Thursday, May 10, 2007

Leaving Saint-Malo

We drove out of St.-Malo the next morning and crossed the Rance river. Stopping along the way, of course, for photos in the foggy morning. It looked as though the sun was going to come out for the first time during our journey.

St.-Malo in the misty morning from across the mouth of the Rance.

We could see Dinard from across the river and the stately vacation homes built up on the Pointe du Moulinet just opposite the old town of St.-Malo. Dinard is a ritzy beach town on the coast whose name derives from Arthurian legend. When the British came to this part of the continent, they named the little fishing village here hill (din) of Arthur (art), at least according to Wikipédia.

Dinard's Pointe du Moulinet and some not-too-shabby beach houses.

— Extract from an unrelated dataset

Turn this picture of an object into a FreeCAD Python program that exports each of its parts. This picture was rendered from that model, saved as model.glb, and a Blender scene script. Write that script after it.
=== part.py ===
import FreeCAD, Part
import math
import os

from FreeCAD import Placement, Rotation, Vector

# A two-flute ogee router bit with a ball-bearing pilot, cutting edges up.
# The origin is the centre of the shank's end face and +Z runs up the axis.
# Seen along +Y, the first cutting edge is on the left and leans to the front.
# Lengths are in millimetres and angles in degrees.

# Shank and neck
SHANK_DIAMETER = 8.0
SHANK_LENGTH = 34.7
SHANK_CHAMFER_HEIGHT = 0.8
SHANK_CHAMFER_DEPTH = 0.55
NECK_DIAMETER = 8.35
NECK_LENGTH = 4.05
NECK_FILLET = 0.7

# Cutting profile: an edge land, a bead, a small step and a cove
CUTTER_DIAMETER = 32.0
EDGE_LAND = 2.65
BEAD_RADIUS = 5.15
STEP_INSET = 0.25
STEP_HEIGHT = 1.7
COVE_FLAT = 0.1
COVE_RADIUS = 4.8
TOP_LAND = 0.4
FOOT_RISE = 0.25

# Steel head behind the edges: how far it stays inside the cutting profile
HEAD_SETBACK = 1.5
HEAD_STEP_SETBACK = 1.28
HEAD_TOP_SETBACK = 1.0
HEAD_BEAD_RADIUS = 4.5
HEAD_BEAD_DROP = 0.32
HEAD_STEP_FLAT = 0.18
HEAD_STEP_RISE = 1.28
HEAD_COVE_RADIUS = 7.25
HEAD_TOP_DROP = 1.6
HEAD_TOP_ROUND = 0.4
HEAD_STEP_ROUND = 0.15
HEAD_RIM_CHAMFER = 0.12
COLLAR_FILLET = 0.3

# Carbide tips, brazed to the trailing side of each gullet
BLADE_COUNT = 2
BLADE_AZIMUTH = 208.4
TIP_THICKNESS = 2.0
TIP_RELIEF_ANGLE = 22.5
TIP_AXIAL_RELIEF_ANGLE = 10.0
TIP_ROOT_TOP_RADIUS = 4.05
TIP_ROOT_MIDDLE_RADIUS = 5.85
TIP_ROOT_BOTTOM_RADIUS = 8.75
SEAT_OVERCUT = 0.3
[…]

Since then, the place has become a haunt of wealthy British vacationers (and a few French, too). Among them : Pablo Picasso, Victor Hugo, Winston Churchill, Lawrence of Arabia - whose family lived here when he was a child - Agatha Christie, and Hugh Grant (this list reminds me of that Sesame Street song, "One of these things is not like the others"). There are over 10,000 more or less permanent Dinardais living there now. And looking back across the Rance, we could see the outline of St.-Malo in the distance.

Le Fort de la Latte.

We kept on westward and came, almost by surprise, upon the 13th century Fort de la Latte on the little cape of Fréhel. We wanted to drive out to the point, where there is a lighthouse, and noticed that a fort was indicated on the map. I certainly wasn't expecting what we found ! To my eyes, the Fort de la Latte was something out of a story book.

Close-up of the Fort de la Latte.

There were people walking up and in, so I assumed the fort was open to visitors. But, we decided not to take the time to explore it. One day I'd like to go back and check it out (and unless they let Callie in, that's not going to be any time soon).

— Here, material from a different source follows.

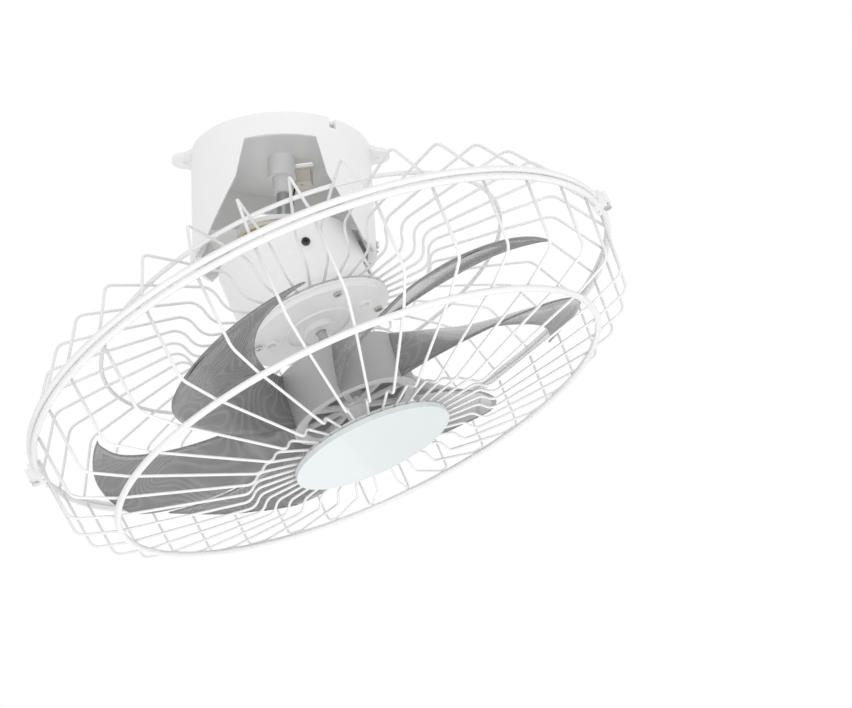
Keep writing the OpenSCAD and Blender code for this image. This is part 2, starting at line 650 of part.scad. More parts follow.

The lighthouse at Cap Fréhel.

Onward to the point of Cap Fréhel and the lighthouse, which was nice but not as dramatic as the Fort de la Latte. The lighthouse was built between 1946 and 1950 ; a youngster !

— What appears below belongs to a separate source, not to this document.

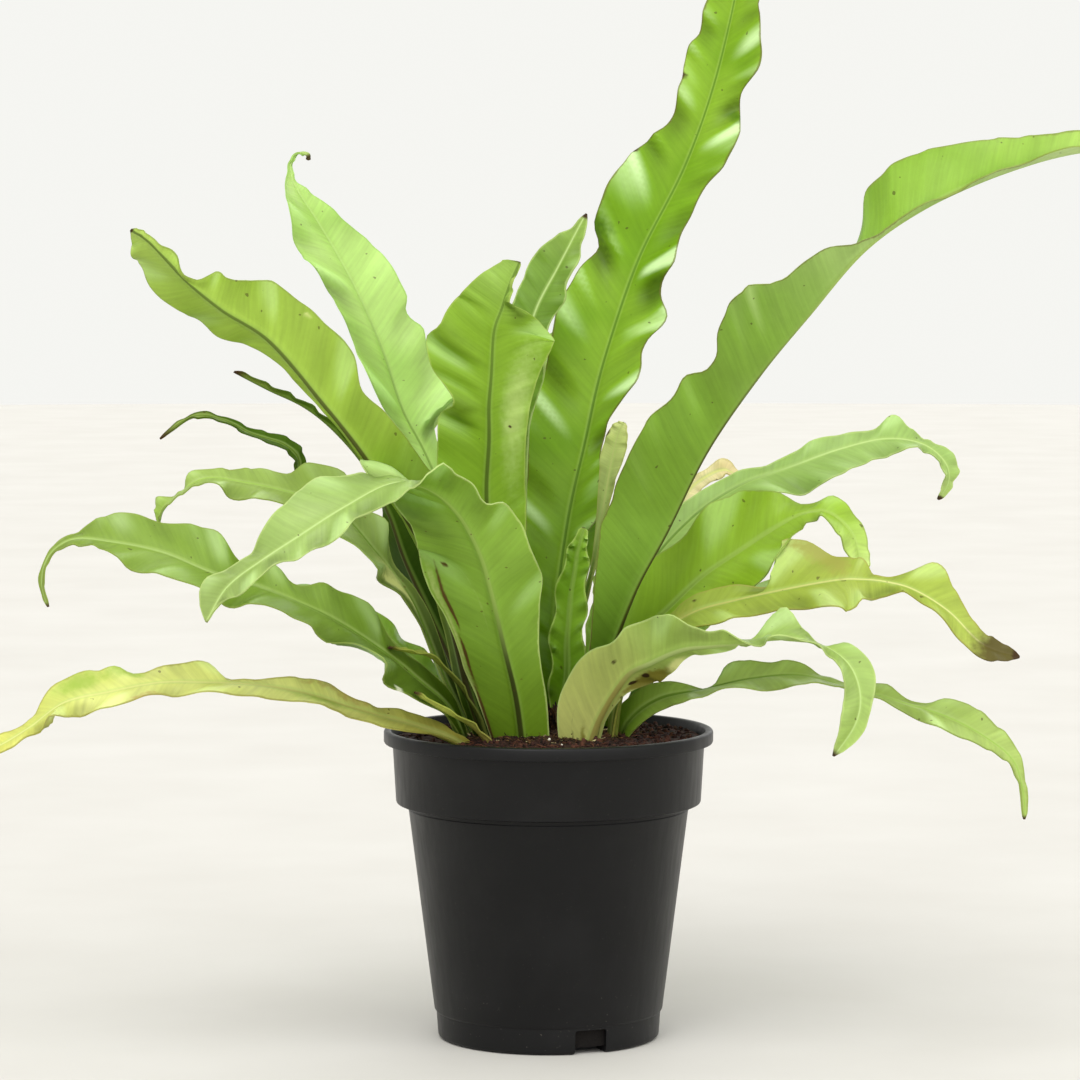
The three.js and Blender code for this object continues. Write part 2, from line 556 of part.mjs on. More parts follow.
// Point of the blade's middle surface at t along the rib and u across it, from -1 to 1
function surfacePoint(frond, section, t, u) {
  const opening = THREE.MathUtils.smoothstep(t, 0, OPEN_BY);
  const settling = 1 - THREE.MathUtils.smoothstep(t, SETTLE_FROM, 1);
  const fold = frond.fold * DEGREE * THREE.MathUtils.lerp(FOOT_FOLD, 1, opening);
  const reach = Math.abs(u);
  const swell = frond.ruffle * opening * settling;
  const turns = frond.waves * t + frond.phase + (u > 0 ? 0 : EDGE_SHIFT) - EDGE_LEAD * reach;
  const small = Math.sin(2 * Math.PI * (SMALL_PITCH * turns + SMALL_SHIFT));
  const wave = Math.sin(2 * Math.PI * turns) + SMALL_WAVE * small;
  const bulge = 1 + BULGE * swell * Math.cos(2 * Math.PI * turns);
  const width = bulge * (u > 0 ? section.left : section.right);
  const point = section.centre.clone();
  point.addScaledVector(section.side, u * width * Math.cos(fold));
  point.addScaledVector(section.face, reach * width * (Math.sin(fold) + swell * reach * wave));
  return point;
}

// Rows of points on the middle surface, and the direction of the upper face at each
function surfaceGrid(frond) {
  const curves = curvesOf(frond);
  const rows = [];
  for (let i = 0; i <= frond.steps; i += 1) {
    const t = i / frond.steps;
    const section = sectionOf(frond, curves, t);
    rows.push(frond.across.map((u) => surfacePoint(frond, section, t, u)));
  }
  const normals = rows.map((row, i) => row.map((point, j) => {
    const ahead = rows[Math.min(i + 1, rows.length - 1)][j];
    const behind = rows[Math.max(i - 1, 0)][j];
    const leftward = row[Math.min(j + 1, row.length - 1)];
    const rightward = row[Math.max(j - 1, 0)];
    return ahead.clone().sub(behind).cross(leftward.clone().sub(rightward)).normalize();
  }));
  return { rows, normals };
}

// Closed solid through rings that run over the upper face and back under it, point below point
function loft(rings) {
  const count = rings[0].length;
  const last = rings.length - 1;
  const at = (ring, i) => ring * count + (i % count);
  const index = [];
  const quad = (a, b, c, d) => index.push(a, b, c, a, c, d);
  for (let ring = 0; ring < last; ring += 1) {
    for (let i = 0; i < count; i += 1) {
      const [a, b, c, d] = [at(ring, i), at(ring + 1, i), at(ring + 1, i + 1), at(ring, i + 1)];
      if (i < count / 2) {
        quad(a, b, c, d);
      } else {
        quad(b, c, d, a);
      }
    }
  }
  for (let i = 0; i < count / 2 - 1; i += 1) {
    const below = count - 1 - i;
    quad(at(0, i), at(0, i + 1), at(0, below - 1), at(0, below));
    quad(at(last, i), at(last, below), at(last, below - 1), at(last, i + 1));
  }
  const geometry = new THREE.BufferGeometry();
  const positions = rings.flat().flatMap((point) => point.toArray());
  geometry.setAttribute('position', new THREE.Float32BufferAttribute(positions, 3));
  geometry.setIndex(index);
  return geometry;
}

// Blade of a frond: the middle surface thickened to both faces, with a keel under the rib
function frondGeometry(frond) {
  const { rows, normals } = surfaceGrid(frond);
  const rings = rows.map((row, i) => {
    const t = i / frond.steps;
    const stalk = 1 - THREE.MathUtils.smoothstep(t, 0, STALK_END);
    const upper = [];
    const lower = [];
    row.forEach((point, j) => {
      const nearRib = 1 - Math.abs(frond.across[j]);
      const half = THREE.MathUtils.lerp(BLADE_THICKNESS, STALK_THICKNESS, stalk * nearRib) / 2;
      const keel = frond.across[j] === 0 ? KEEL_DEPTH * (1 - KEEL_FADE * t) : 0;
      upper.push(point.clone().addScaledVector(normals[i][j], half));
      lower.push(point.clone().addScaledVector(normals[i][j], -half - keel));
    });
    return [...upper, ...lower.reverse()];
  });
  return loft(rings);
}

// Plain hole round the foot of a frond, up to where it is clear of the crown and the soil
function socketGeometry(frond) {
  const curves = curvesOf(frond);
  const fold = frond.fold * DEGREE * FOOT_FOLD;
  const rings = [];
  for (let t = 0, z = 0; z < SOCKET_TOP; t += 1 / frond.steps) {
    const { centre, along, side, face, left, right } = sectionOf(frond, curves, t);
    if (t === 0) {
      centre.addScaledVector(along, -SOCKET_GAP);
    }
    const above = STALK_THICKNESS / 2 + Math.sin(fold) * Math.max(left, right) + SOCKET_GAP;
    const below = STALK_THICKNESS / 2 + KEEL_DEPTH + SOCKET_GAP;
    const leftward = side.clone().multiplyScalar(left + SOCKET_GAP);
    const rightward = side.clone().multiplyScalar(-right - SOCKET_GAP);
    const corners = [[rightward, above], [leftward, above], [leftward, -below], [rightward, -below]];
    rings.push(corners.map(([reach, height]) => centre.clone().add(reach).addScaledVector(face, height)));
    z = centre.z;
  }
  return loft(rings);
}

function withSockets(solid) {
  return FRONDS.reduce((left, frond) => left.subtract(solidOf(socketGeometry(frond))), solid);
}

const soil = solidOf(soilGeometry()).subtract(solidOf(crownSeat()));
const crown = solidOf(crownGeometry());

const fern = new THREE.Group();
fern.add(subMesh('pot', potWithNotches(), '#2a2b2c', 0.45));
fern.add(subMesh('soil', geometryOf(withSockets(soil)), '#3a2118', 0.95));
fern.add(subMesh('crown', geometryOf(withSockets(crown)), '#4a3420', 0.9));
for (const frond of FRONDS) {
  fern.add(subMesh(frond.name, frondGeometry(frond), frond.color, 0.4));
}

export default fern;
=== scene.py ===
"""Looks of a strap-leaved fern in a nursery pot, in metres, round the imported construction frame."""

import logging
import math
from dataclasses import dataclass, replace
from enum import Enum
from random import Random
from typing import Callable

import bpy
import numpy as np
from mathutils import Matrix, Vector, noise


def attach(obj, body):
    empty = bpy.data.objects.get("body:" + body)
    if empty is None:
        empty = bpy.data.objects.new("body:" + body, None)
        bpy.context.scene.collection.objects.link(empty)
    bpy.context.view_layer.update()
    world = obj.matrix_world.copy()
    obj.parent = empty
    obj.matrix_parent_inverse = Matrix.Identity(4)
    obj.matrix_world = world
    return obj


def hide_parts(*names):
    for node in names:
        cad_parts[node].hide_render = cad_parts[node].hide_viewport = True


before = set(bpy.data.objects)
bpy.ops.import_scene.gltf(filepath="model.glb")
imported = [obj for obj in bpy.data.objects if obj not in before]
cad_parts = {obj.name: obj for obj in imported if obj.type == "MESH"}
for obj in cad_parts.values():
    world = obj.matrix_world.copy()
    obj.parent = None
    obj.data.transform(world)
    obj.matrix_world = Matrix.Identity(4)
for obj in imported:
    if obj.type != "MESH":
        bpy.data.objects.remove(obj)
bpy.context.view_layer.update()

LOG = logging.getLogger("fern")
MM = 0.001
DEGREE = math.pi / 180
TURN = 2 * math.pi
MOUND_SMOOTH = 60.0
GAMMA_KNEE, GAMMA_SLOPE, GAMMA_SHIFT, GAMMA = 0.04045, 12.92, 0.055, 2.4

Colour = tuple[int, int, int]
Pixels = tuple[tuple[int, int], ...]
Rows = tuple[tuple[float, ...], ...]
Range = tuple[float, float]
Put = Callable[[np.ndarray, int], tuple[np.ndarray, float]]
Surface = Callable[[float, float], float]
Socket = bpy.types.NodeSocket


def linear(colour: Colour) -> tuple[float, float, float, float]:
    """Turns a display colour into scene light.

    Args:
        colour: Red, green and blue from 0 to 255, as a screen shows them.

    Returns:
        Linear red, green and blue with an opaque alpha.
    """
    light = []
    for channel in colour:
        share = channel / 255
        curved = ((share + GAMMA_SHIFT) / (1 + GAMMA_SHIFT)) ** GAMMA
        light.append(share / GAMMA_SLOPE if share <= GAMMA_KNEE else curved)
    return (*light, 1.0)


def smoothstep(value: float, low: float, high: float) -> float:
    """Rises smoothly from 0 at low to 1 at high."""
    share = min(max((value - low) / (high - low), 0.0), 1.0)
    return share * share * (3 - 2 * share)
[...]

  1. How do you keep track of what you did years ago.
    I am currently scanning slides and most of the time cannot remember where the photo was taken, much less when. I feel that if I had had a blog then, I wouldn't have run into this problem.
    Great photos.

  2. I agree! When I was at my Mother's house, I was looking at some old pictures of trips when I was in Highschool. I have absolutely no idea what they are of. I know when they were taken, due to people who I was travelling with, but no recolection of the pictures themselves. Being able to caption the photo when posting it really helps.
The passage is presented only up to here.